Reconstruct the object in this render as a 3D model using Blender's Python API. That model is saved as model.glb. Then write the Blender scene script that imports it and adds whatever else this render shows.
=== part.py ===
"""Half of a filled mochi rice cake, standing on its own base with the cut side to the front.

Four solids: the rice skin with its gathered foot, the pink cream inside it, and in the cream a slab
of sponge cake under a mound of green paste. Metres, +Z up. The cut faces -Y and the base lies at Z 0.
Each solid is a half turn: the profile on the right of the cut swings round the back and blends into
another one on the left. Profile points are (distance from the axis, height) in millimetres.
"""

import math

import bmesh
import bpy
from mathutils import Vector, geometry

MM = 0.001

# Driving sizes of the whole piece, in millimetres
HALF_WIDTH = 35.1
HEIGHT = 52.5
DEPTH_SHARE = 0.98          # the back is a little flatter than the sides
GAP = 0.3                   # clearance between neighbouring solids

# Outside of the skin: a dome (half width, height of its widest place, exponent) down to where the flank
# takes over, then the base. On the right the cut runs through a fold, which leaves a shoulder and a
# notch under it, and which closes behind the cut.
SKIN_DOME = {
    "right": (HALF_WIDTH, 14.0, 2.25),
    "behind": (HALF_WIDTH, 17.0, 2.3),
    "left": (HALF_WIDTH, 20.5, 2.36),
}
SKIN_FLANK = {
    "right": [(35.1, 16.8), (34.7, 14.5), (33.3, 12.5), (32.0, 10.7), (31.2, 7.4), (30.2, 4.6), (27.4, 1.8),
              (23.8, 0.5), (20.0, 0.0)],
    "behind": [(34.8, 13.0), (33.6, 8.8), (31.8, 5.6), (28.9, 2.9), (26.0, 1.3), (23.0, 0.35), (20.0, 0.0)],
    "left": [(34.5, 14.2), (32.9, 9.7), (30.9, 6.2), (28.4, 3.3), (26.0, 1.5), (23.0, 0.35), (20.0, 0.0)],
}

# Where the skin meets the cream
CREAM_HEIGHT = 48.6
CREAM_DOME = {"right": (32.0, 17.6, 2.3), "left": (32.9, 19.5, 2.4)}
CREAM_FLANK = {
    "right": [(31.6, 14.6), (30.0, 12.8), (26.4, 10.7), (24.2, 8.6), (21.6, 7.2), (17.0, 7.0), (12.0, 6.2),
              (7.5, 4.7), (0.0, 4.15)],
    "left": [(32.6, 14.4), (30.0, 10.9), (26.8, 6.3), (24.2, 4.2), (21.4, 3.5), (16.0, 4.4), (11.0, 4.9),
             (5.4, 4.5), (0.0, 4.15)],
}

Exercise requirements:
From the listing above, reproduce all the lines exactly.

The reply:
Reconstruct the object in this render as a 3D model using Blender's Python API. That model is saved as model.glb. Then write the Blender scene script that imports it and adds whatever else this render shows.
=== part.py ===
"""Half of a filled mochi rice cake, standing on its own base with the cut side to the front.

Four solids: the rice skin with its gathered foot, the pink cream inside it, and in the cream a slab
of sponge cake under a mound of green paste. Metres, +Z up. The cut faces -Y and the base lies at Z 0.
Each solid is a half turn: the profile on the right of the cut swings round the back and blends into
another one on the left. Profile points are (distance from the axis, height) in millimetres.
"""

import math

import bmesh
import bpy
from mathutils import Vector, geometry

MM = 0.001

# Driving sizes of the whole piece, in millimetres
HALF_WIDTH = 35.1
HEIGHT = 52.5
DEPTH_SHARE = 0.98          # the back is a little flatter than the sides
GAP = 0.3                   # clearance between neighbouring solids

# Outside of the skin: a dome (half width, height of its widest place, exponent) down to where the flank
# takes over, then the base. On the right the cut runs through a fold, which leaves a shoulder and a
# notch under it, and which closes behind the cut.
SKIN_DOME = {
    "right": (HALF_WIDTH, 14.0, 2.25),
    "behind": (HALF_WIDTH, 17.0, 2.3),
    "left": (HALF_WIDTH, 20.5, 2.36),
}
SKIN_FLANK = {
    "right": [(35.1, 16.8), (34.7, 14.5), (33.3, 12.5), (32.0, 10.7), (31.2, 7.4), (30.2, 4.6), (27.4, 1.8),
              (23.8, 0.5), (20.0, 0.0)],
    "behind": [(34.8, 13.0), (33.6, 8.8), (31.8, 5.6), (28.9, 2.9), (26.0, 1.3), (23.0, 0.35), (20.0, 0.0)],
    "left": [(34.5, 14.2), (32.9, 9.7), (30.9, 6.2), (28.4, 3.3), (26.0, 1.5), (23.0, 0.35), (20.0, 0.0)],
}

# Where the skin meets the cream
CREAM_HEIGHT = 48.6
CREAM_DOME = {"right": (32.0, 17.6, 2.3), "left": (32.9, 19.5, 2.4)}
CREAM_FLANK = {
    "right": [(31.6, 14.6), (30.0, 12.8), (26.4, 10.7), (24.2, 8.6), (21.6, 7.2), (17.0, 7.0), (12.0, 6.2),
              (7.5, 4.7), (0.0, 4.15)],
    "left": [(32.6, 14.4), (30.0, 10.9), (26.8, 6.3), (24.2, 4.2), (21.4, 3.5), (16.0, 4.4), (11.0, 4.9),
             (5.4, 4.5), (0.0, 4.15)],
}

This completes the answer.